The Blues Revisited
“Even the ‘living legends’ of the genre, like Buddy Guy and B.B. King, are best enjoyed in limited doses, like ice cream or recreational drugs. Too much and you go into a coma.”
I was wrong about that.
What I should have written was “Even the recordings of the ‘living legends’ of the genre…” (A mild sense of ethics restrains me from going back into the archives and making this small edit, which most people wouldn’t notice anyway. I figure if I’m going to mouth off about something, I should be willing to stand by my ideas — or admit when they’re mistaken.)

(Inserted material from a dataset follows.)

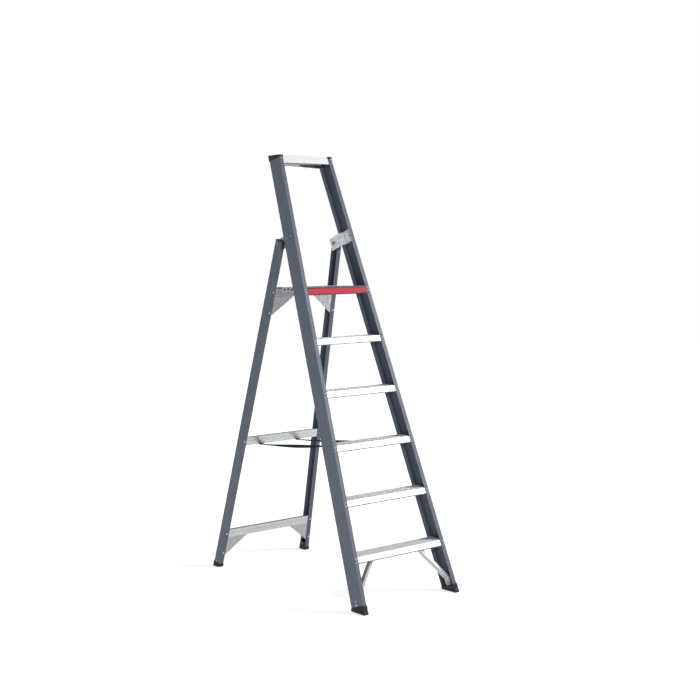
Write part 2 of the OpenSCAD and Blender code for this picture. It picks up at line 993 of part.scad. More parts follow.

Experiencing Buddy Guy live in concert last week changed my mind. He was at the Hollywood Bowl with Etta James, and they both made thrilling music of the most compelling kind. She did one straight Blues and a whole bunch of other “bluesy” numbers. (And was fabulous). Buddy played the Blues straight through and was utterly mesmerizing. (So much for limited doses.) I had never heard Mr. Guy live before. Now that I’ve had the pleasure I’m more convinced than ever that most practitioners of this art form are mediocre at best. Buddy Guy is great. What impressed me most was his command of dynamics, the electrifying contrast between pianissimo hush and forte howl. He was deep inside the music, in the gutbucket. Plus, he can play the guitar a little.
Buddy and Etta experienced live prove that the very best are exempt from the usual strictures that less accomplished performers must face. They could have played the Blues all night and I wouldn’t have minded at all.